A New Angle: The Paradox of Invisible Tech

The “Offline Renaissance” is not just about nostalgia or luddism. It is actually being enabled by the very technology it seems to reject. This is the great paradox of 2026. We can only afford to “log off” because AI is becoming smart enough to handle the digital drudgery for us.
Consider the shift to “Agentic AI” predicted by experts at Gartner and Forrester. In 2026 we won’t just chat with AI bots we will employ AI agents. These agents will book travel, comparison shop, and manage schedules in the background. This eliminates the “admin” work of life that currently keeps us glued to screens. The offline flex is a luxury purchased with invisible automated labor.

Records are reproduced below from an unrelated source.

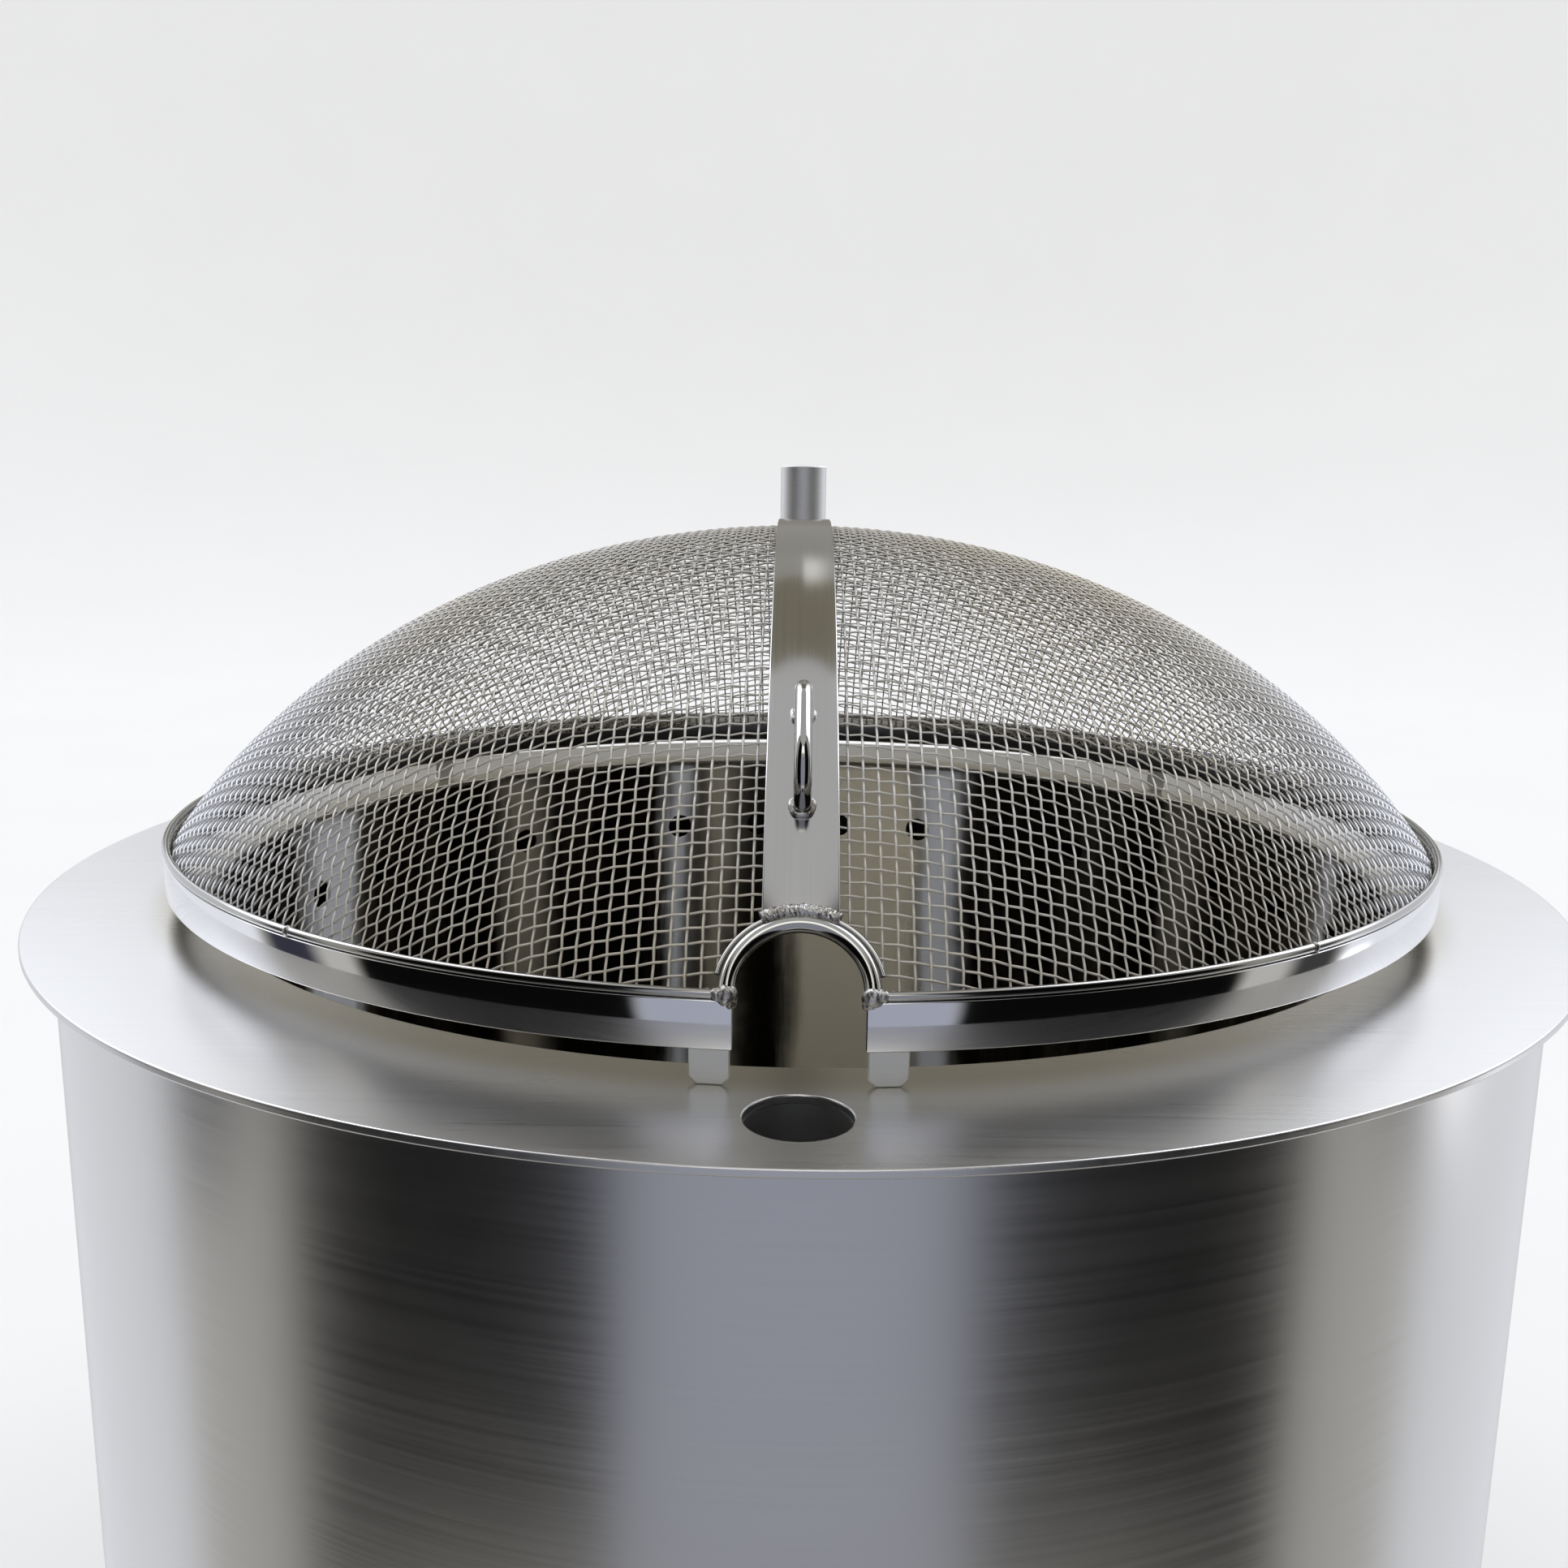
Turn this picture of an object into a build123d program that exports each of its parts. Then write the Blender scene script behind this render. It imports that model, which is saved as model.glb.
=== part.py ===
from build123d import *
from math import asin, cos, degrees, radians, sin, sqrt
import os

# Round double-wall steel fire pit with a lift-off domed spark screen.
# Origin: centre of the circle of feet, on the ground.  +Z up, front towards -Y.

# --- fire pit: heights above the ground, radii from the pit's axis ---
FLANGE_TOP = 400.0          # top face of the wide cooking flange
FLANGE_THICK = 3.0
FLANGE_R = 355.0
FLANGE_HOLE_R = 281.0
SHEET = 2.0                 # wall sheet
OUTER_R = 343.0             # outside of the outer wall
INNER_R = 287.0             # outside of the inner wall
PAD_HEIGHT, PAD_R, PAD_CIRCLE_R, PAD_COUNT = 8.0, 20.0, 305.0, 6
RING_THICK, RING_HOLE_R = 3.0, 265.0
FLOOR_Z, FLOOR_THICK = 60.0, 3.0
INTAKE_R, INTAKE_Z, INTAKE_COUNT = 12.5, 95.0, 24
HOLE_START = 7.5            # degrees from +X to the first low hole
PRIMARY_R, PRIMARY_Z, PRIMARY_COUNT = 8.0, 108.0, 24
SECONDARY_R, SECONDARY_DROP, SECONDARY_COUNT = 8.0, 47.0, 32
LEDGE_Z, LEDGE_THICK, LEDGE_HOLE_R = 125.0, 3.0, 262.0
GRATE_R, GRATE_THICK, GRATE_SLOT, GRATE_PITCH = 274.0, 4.0, 14.0, 30.0
GRATE_BORDER, GRATE_RIB = 26.0, 14.0
PAN_R, PAN_HEIGHT = 250.0, 30.0
SPACER_Z, SPACER_HEIGHT, SPACER_THICK, SPACER_COUNT = 150.0, 40.0, 3.0, 6

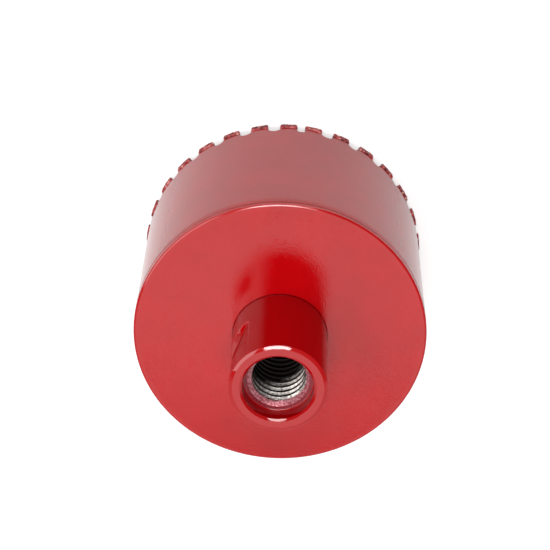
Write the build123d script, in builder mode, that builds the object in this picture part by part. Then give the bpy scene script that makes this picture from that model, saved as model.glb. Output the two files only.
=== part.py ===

We are moving from an era of Engagement where apps fight for every second of our attention to an era of Utility where the best technology is the kind we ignore. The goal of tech in 2026 is to get out of the way.
Collected Predictions from Industry Experts
Beyond Bovell’s insights a broader consensus is emerging from analysts at Forrester, Gartner, and Adobe. Here is what the collective data suggests for 2026.
The “Silence Over Speed” Marketing Shift
Social media marketing is changing. Experts predict that brands will post less but with greater intention. The days of chasing every trend are over. “Unlikable honesty” and raw unpolished content will outperform highly produced AI “slop.” Audiences are craving imperfection and human connection over algorithmic perfection.
The Phygital High Street
Retail is blurring the line between online and offline. “Phygital” stores will use digital tools to enhance physical shopping. Think endless aisles on screens in boutique shops or instant checkouts that require no interaction. The physical store returns as an experience and a community hub rather than just a warehouse for goods.
The End of the AI Hype Cycle
Forrester predicts that 2026 will be a “year of reckoning” for AI. The hype will fade and companies will be forced to show real value. Vague promises of “AI magic” will be replaced by specific domain-focused tools that solve boring practical problems. This is when the technology matures from a novelty into a utility.
Zero-Click Commerce
We are heading toward a “zero-click” economy. With predictive AI and trusted agents purchases will happen without us needing to browse a website. If your device knows you are out of coffee and knows your brand preference it might just ask for a verbal confirmation to reorder. The friction of shopping disappears further enabling our offline lifestyle.
Conclusion
The year 2026 promises to be quieter, slower, and strangely more human. By delegating the digital noise to capable AI agents and embracing a voice-first world we are finally lifting our heads to look around. The technology isn’t going away but for the first time in a decade it might finally stop demanding that we look at it.